さて、四月八日はお釈迦様のお誕生日です。

お釈迦様がお生まれになってわずか七日後、お釈迦様をこの世に生み出されたお母様である摩耶夫人は亡くなられてしまいます。生母を早くに亡くされた事は、お釈迦様にどんな影響を与えたのでしょうか?

もしお釈迦様が内観を通じて「お母さんにしてもらったこと」「お母さんにしてあげたこと」「お母さんにご迷惑をかけたこと」を調べられたらどんな事を感じられるのでしょうか?

私達には及びもつかない深い思索をされたお方ですから、全く私の思いの及ばないことですが、やはり人の子としてこの世に生を享けておられたお釈迦様ですから、私達と同じ内省もあるかと思います。
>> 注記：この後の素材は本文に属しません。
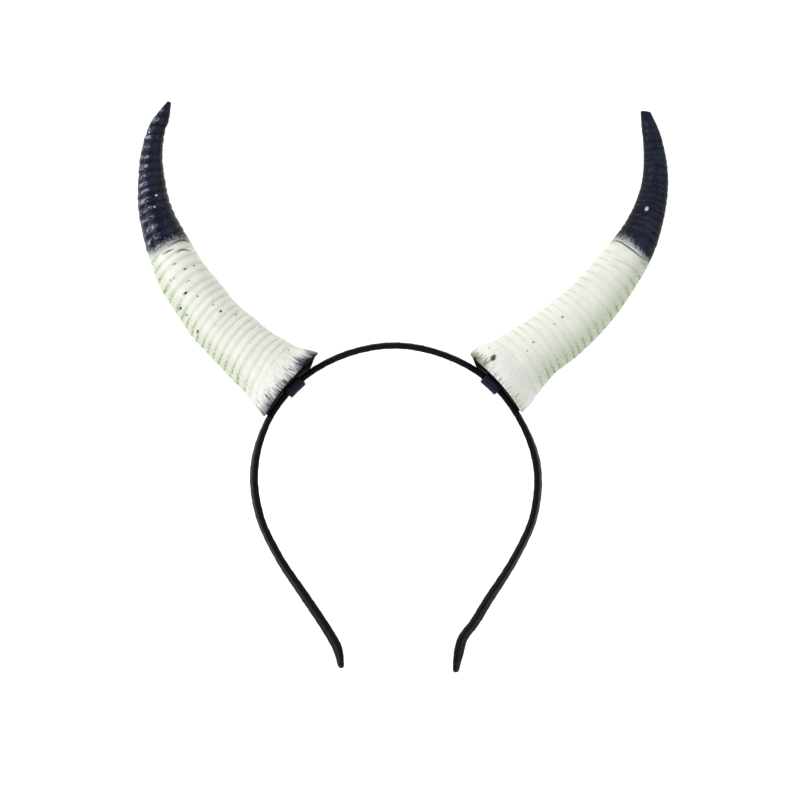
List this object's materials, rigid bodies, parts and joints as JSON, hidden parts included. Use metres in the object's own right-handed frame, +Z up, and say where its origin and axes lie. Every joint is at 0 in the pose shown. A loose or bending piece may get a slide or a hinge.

最近、二人の娘がそれぞれ孫を生んでくれたので、その時の事から想像して書いてみましょう。

〈して頂いたこと〉
自分を生み出すために重い体を厭わず、日々胎内の自分に優しい声を掛けて頂いた事。胎児である自分のために食べ物の好き嫌いをせずにたくさん食べて頂いた事。生まれてからの準備を色々として下さった事。身の置き処もない程の陣痛の苦しみをその身に受けて頂いた事。生まれてからは宝を得たように喜んで頂いた事、などなど。

〈して差し上げたこと〉
何もない。何一つない…

〈迷惑をかけたこと〉
自分を生み出すために大きな苦しみを与えた事。胎内にいる間、ツワリの苦しみを与えてしまった事。出産の不安を与えた事。自分の出産で命まで奪ってしまった事…

お釈迦様を生み出した生母との愛別離苦
 
このようにして生んで下さった母親を亡くされたお釈迦様は、摩耶夫人の妹、摩訶波闍波提(マハー・パジャーパティ)を乳母として養育されました。
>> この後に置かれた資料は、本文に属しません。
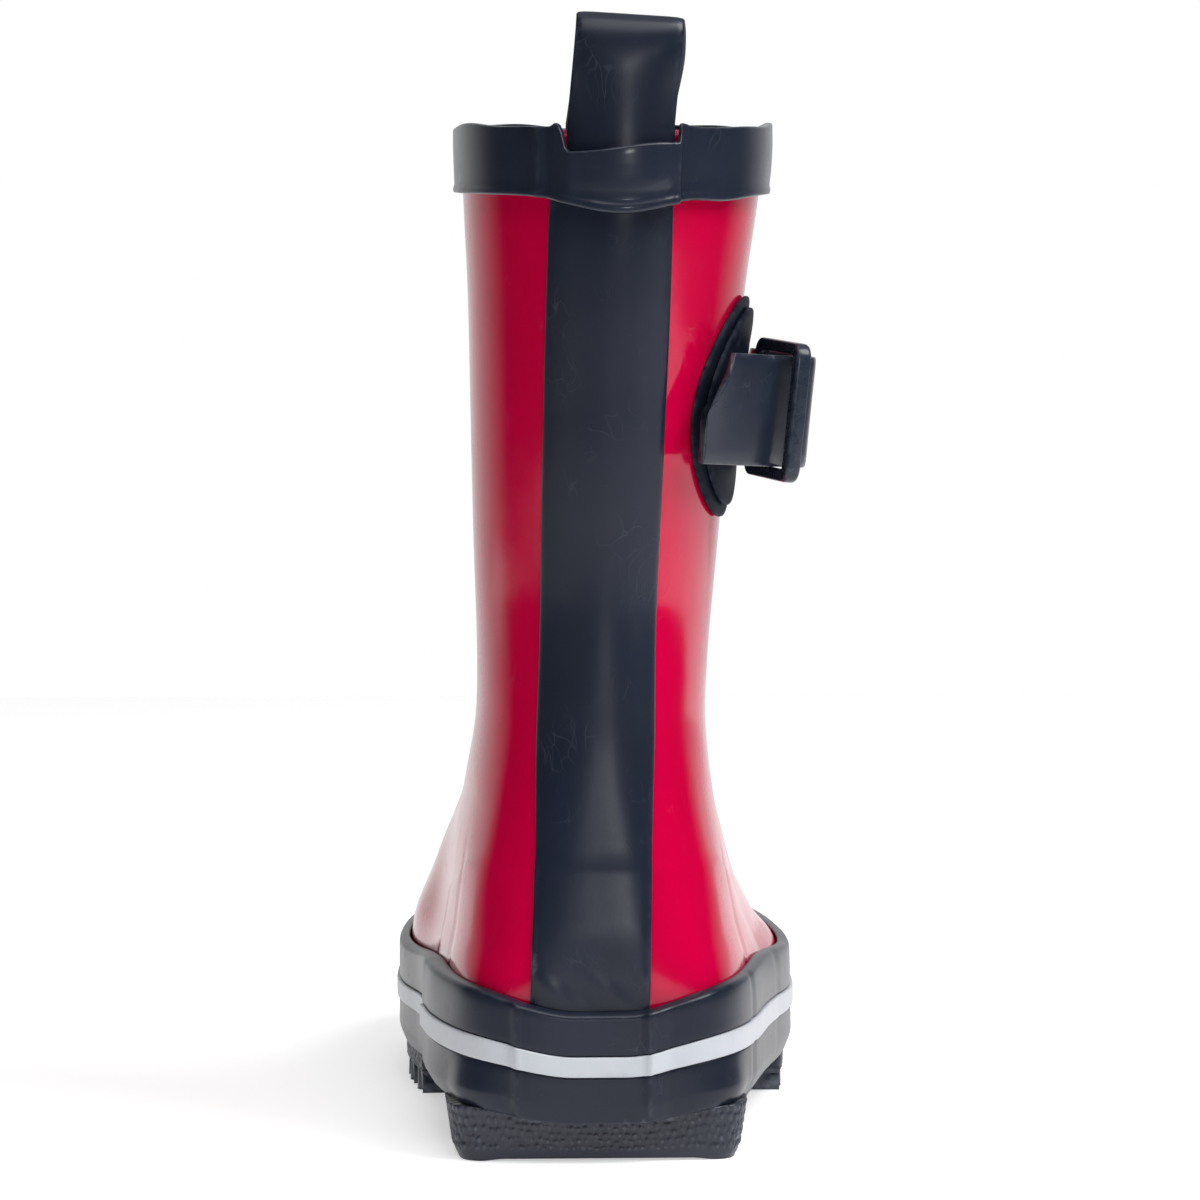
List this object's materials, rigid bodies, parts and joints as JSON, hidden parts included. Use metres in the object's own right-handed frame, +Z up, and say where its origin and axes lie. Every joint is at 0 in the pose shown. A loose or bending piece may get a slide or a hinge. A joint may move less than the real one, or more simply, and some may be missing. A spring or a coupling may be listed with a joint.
{
  "type": "rubber rain boot",
  "caption": "Child's right rubber rain boot with a pull loop at the back rim, a side strap with buckle, and a lugged sole.",
  "frame": {"origin": "on the ground under the middle of the boot's bounding box", "axes": "+Z up, +Y towards the toe, +X towards the boot's outer side, where the buckle is"},
  "size_m": [0.0868, 0.2102, 0.2325],
  "materials": {
    "red_rubber": "glossy varnished",
    "navy_rubber": "satin",
    "navy_moulded": "glossy moulded",
    "pale_rubber": "satin",
    "red_knit": "cotton jersey",
    "felt_board": "matte board",
    "sponge_rubber": "matte sponge",
    "stiff_fabric": "rubberised canvas"
  },
  "bodies": {
    "boot": {"upper_shell": "red_rubber", "lining": "red_knit", "heel_counter": "stiff_fabric", "toe_cap": "stiff_fabric", "insole_board": "felt_board", "footbed": "red_knit", "sole_filler": "sponge_rubber", "outsole": "navy_rubber", "heel_block": "navy_rubber", "foxing": "navy_rubber", "foxing_stripe": "pale_rubber", "back_strip": "navy_rubber", "top_binding": "navy_rubber", "loop_outer_end": "navy_rubber", "loop_inner_end": "navy_rubber", "patch_base": "navy_rubber", "patch_overlay": "navy_rubber", "buckle_holder": "navy_rubber", "strap": "navy_rubber"},
    "loop": {"pull_loop": "navy_rubber"},
    "buckle": {"buckle_frame": "navy_moulded"},
    "strap_end": {"strap_tail": "navy_rubber"}
  },
  "joints": [
    {"name": "pull_loop_flex", "type": "hinge", "parent": "boot", "child": "loop", "pos_m": [0.0006, -0.09866, 0.212], "axis": [1, 0, 0], "range_deg": [-16, 25], "stiffness_Nm_per_rad": 0.03, "deforming": ["loop_outer_end", "loop_inner_end"]},
    {"name": "buckle_swing", "type": "hinge", "parent": "boot", "child": "buckle", "pos_m": [0.03069, -0.05808, 0.15166], "axis": [0.0993, 0, 0.9951], "range_deg": [-3, 35]},
    {"name": "strap_draw", "type": "slide", "parent": "boot", "child": "strap_end", "axis": [-0.6585, -0.7497, 0.0657], "range_m": [0, 0.008], "deforming": ["strap"]}
  ]
}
この母親代わりの摩訶波闍波提は後に出家を許されて初の比丘尼となられましたが、亡くなられた時にはお釈迦様は阿難(お釈迦様の十大弟子の一人、〝多聞第一〟)、難陀(摩訶波闍波提の息子、お釈迦様の従弟)、羅云(羅ご羅、お釈迦様の息子)、舎利佛(〝智慧第一〟)、目連(摩訶目けん連、〝神通第一〟)等の弟子を引き連れて自ら舎利を供養し、起塔されたと伝えられています。(『増一阿含経』『大愛道般泥涅槃経』『佛母般涅槃経』等より)

亡き生みの母への深い思いが、人類の苦悩を自分の苦しみと感じられたであろうと想像されます。言わば生母の死が、後の偉大な人類の大導師であられるお釈迦様を生み出したと申しても過言ではないのではないでしょうか?
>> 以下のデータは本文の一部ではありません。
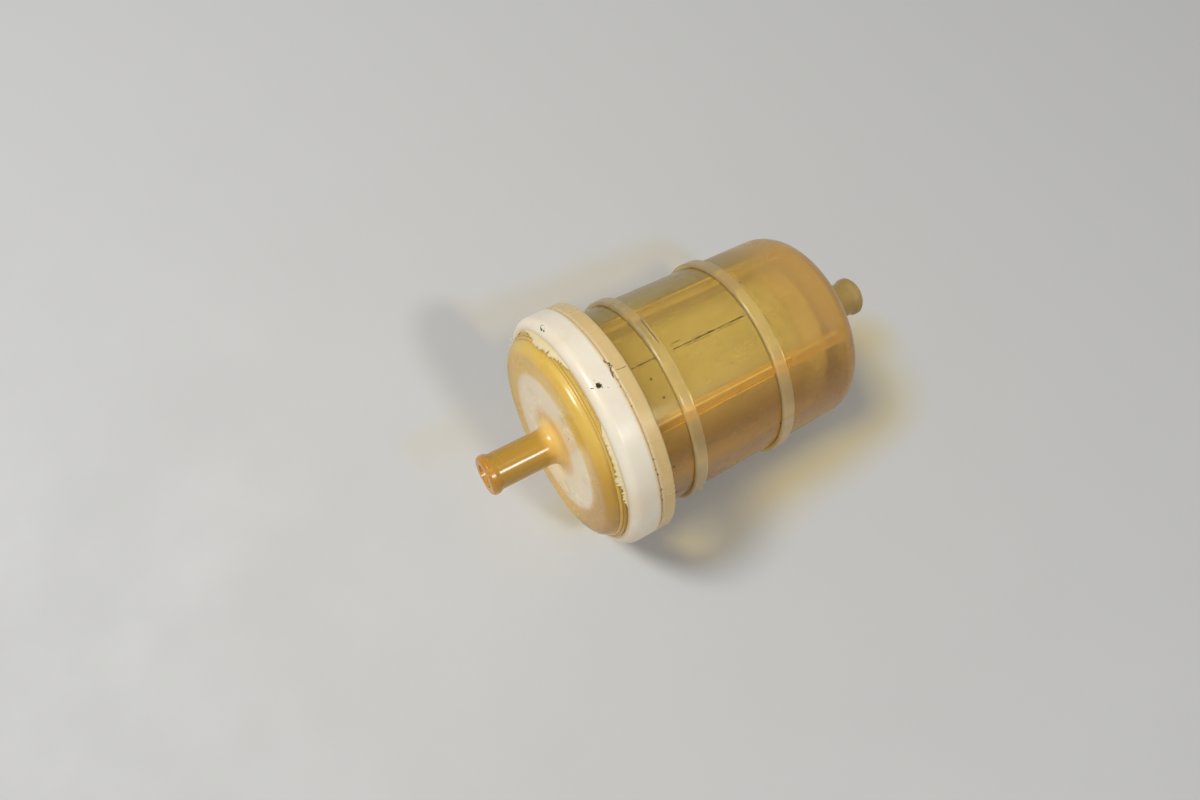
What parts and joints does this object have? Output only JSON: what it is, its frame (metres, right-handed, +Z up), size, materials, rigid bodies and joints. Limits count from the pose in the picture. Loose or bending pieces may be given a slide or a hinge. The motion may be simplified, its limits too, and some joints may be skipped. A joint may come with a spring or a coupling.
{
  "type": "fuel filter",
  "caption": "Translucent inline fuel filter with beaded hose spigots at both ends, a hooped barrel, a moulded joint ring and a pleated paper element inside.",
  "frame": {"origin": "middle of the filter's length, on its axis", "axes": "+X along the axis from the inlet to the outlet, +Z up with the barrel's parting line on top, +Y across"},
  "size_m": [0.0848, 0.046, 0.046],
  "materials": {
    "amber_nylon": "aged translucent amber moulding, worn satin gloss",
    "white_nylon": "opaque off-white moulding",
    "plate_plastic": "plain white moulding",
    "potting_resin": "cast resin, cured",
    "filter_paper": "resin-treated filter paper",
    "sleeve_felt": "bonded non-woven sleeve",
    "clip_metal": "folded strip",
    "core_plastic": "plain moulding",
    "seal_rubber": "black fuel-proof rubber"
  },
  "bodies": {
    "root": {"inlet_cap": "amber_nylon", "outlet_housing": "amber_nylon", "joint_ring": "white_nylon", "element_inlet_plate": "plate_plastic", "element_outlet_plate": "plate_plastic", "inlet_potting": "potting_resin", "outlet_potting": "potting_resin", "pleated_paper": "filter_paper", "outer_sleeve": "sleeve_felt", "seam_clip": "clip_metal", "core_tube": "core_plastic", "outlet_grommet": "seal_rubber"}
  },
  "joints": []
}
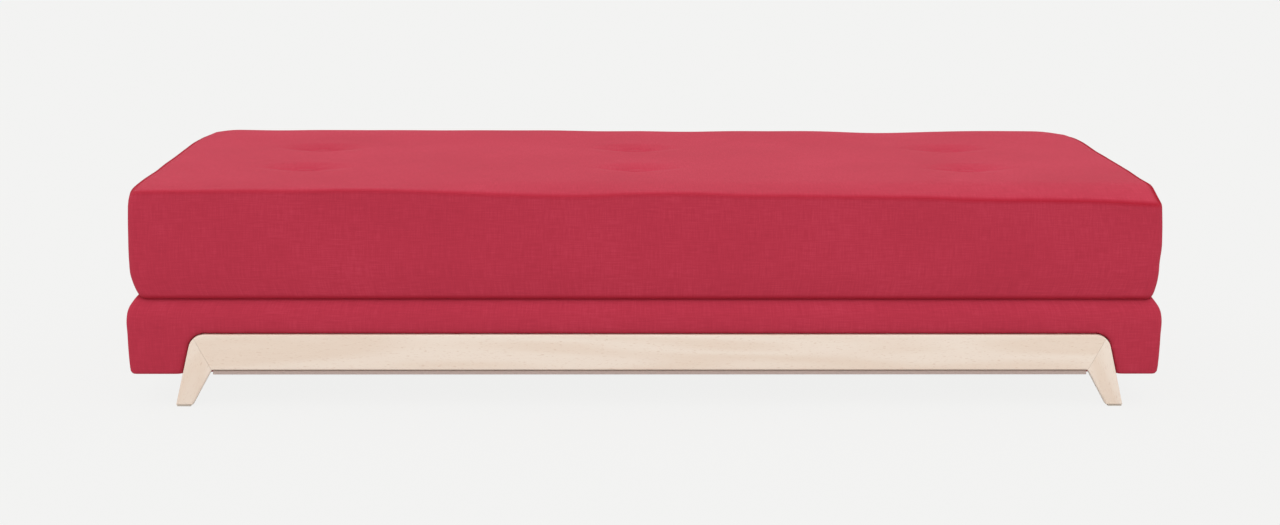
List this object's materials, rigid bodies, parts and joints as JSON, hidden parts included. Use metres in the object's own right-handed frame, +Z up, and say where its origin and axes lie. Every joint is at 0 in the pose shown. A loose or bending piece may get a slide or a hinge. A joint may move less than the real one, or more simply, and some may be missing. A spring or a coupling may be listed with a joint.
{
  "type": "sofa bed",
  "caption": "Low sofa bed: a tufted mattress on an upholstered base with splayed wooden leg frames; the mattress turns over the rear edge onto the floor to make a wide bed.",
  "frame": {"origin": "on the floor, under the middle of the bounding box", "axes": "+X along the length, to the right as seen from the front; +Y to the back; +Z up. The front faces -Y."},
  "size_m": [2.016, 0.904, 0.4288],
  "materials": {
    "red_fabric": "woven",
    "rail_and_leg_wood": "matt lacquer",
    "slat_wood": "satin",
    "box_wood": "sawn",
    "foam": "open cell",
    "dust_cover": "non-woven",
    "felt": "pressed",
    "steel": "zinc plated",
    "zip": "woven tape and moulded chain"
  },
  "bodies": {
    "base": {"base_band": "red_fabric", "base_cover": "red_fabric", "base_dust_cover": "dust_cover", "base_edge_padding": "foam", "base_top_foam": "foam", "centre_beam": "box_wood", "front_board": "box_wood", "front_bolt_1": "steel", "front_bolt_2": "steel", "front_bolt_3": "steel", "front_left_corner_block": "box_wood", "front_left_glide": "felt", "front_left_leg": "rail_and_leg_wood", "front_left_tenon": "box_wood", "front_rail": "rail_and_leg_wood", "front_right_corner_block": "box_wood", "front_right_glide": "felt", "front_right_leg": "rail_and_leg_wood", "front_right_tenon": "box_wood", "front_slat_ledger": "box_wood", "left_board": "box_wood", "rear_board": "box_wood", "rear_bolt_1": "steel", "rear_bolt_2": "steel", "rear_bolt_3": "steel", "rear_left_corner_block": "box_wood", "rear_left_glide": "felt", "rear_left_leg": "rail_and_leg_wood", "rear_left_tenon": "box_wood", "rear_rail": "rail_and_leg_wood", "rear_right_corner_block": "box_wood", "rear_right_glide": "felt", "rear_right_leg": "rail_and_leg_wood", "rear_right_tenon": "box_wood", "rear_slat_ledger": "box_wood", "right_board": "box_wood", "slat_01": "slat_wood", "slat_02": "slat_wood", "slat_03": "slat_wood", "slat_04": "slat_wood", "slat_05": "slat_wood", "slat_06": "slat_wood", "slat_07": "slat_wood", "slat_08": "slat_wood", "slat_09": "slat_wood", "slat_10": "slat_wood", "slat_11": "slat_wood"},
    "mattress": {"button_tie_1": "red_fabric", "button_tie_2": "red_fabric", "button_tie_3": "red_fabric", "button_tie_4": "red_fabric", "button_tie_5": "red_fabric", "button_tie_6": "red_fabric", "mattress_band": "red_fabric", "mattress_core": "foam", "mattress_cover": "red_fabric", "mattress_zip": "zip"},
    "zip_slider": {"zip_slider": "steel"}
  },
  "joints": [
    {"name": "mattress_turn", "type": "hinge", "parent": "base", "child": "mattress", "pos_m": [0, 0.4526, 0.2165], "axis": [-1, 0, 0], "range_deg": [0, 180]},
    {"name": "zip_slide", "type": "slide", "parent": "mattress", "child": "zip_slider", "axis": [0, 1, 0], "range_m": [0, 0.74]}
  ]
}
四月八日のお釈迦様の誕生日は、全ての人が自分のお母さんの恩を考える日にしてはいかがでしょうか?

挫折は更なる成長への糧

人生には良い事も悪い事も色々ありますが、一見不幸に見える事柄でも、長い目で見れば大きな意味となる事があります。

私たちは目の前の良い事、悪い事に一喜一憂しますが、もっと高い所から見る。つまり佛様の視点から見れば、一見不幸と思える事の中に、実は大切なメッセージが隠されている事があるのです。

例えば、今回受験に失敗した人に敢えて言いたのです。人生は、なるべく早い時期に挫折を味わった方が良いのです。人はその挫折から立ち上がる時、これまでにない成長を遂げる事が出来るからです。

このように、今、何らかの挫折の中に居る人こそ、当山で内観をして頂ければ良き成長への大きなきっかけとなるに違いありません。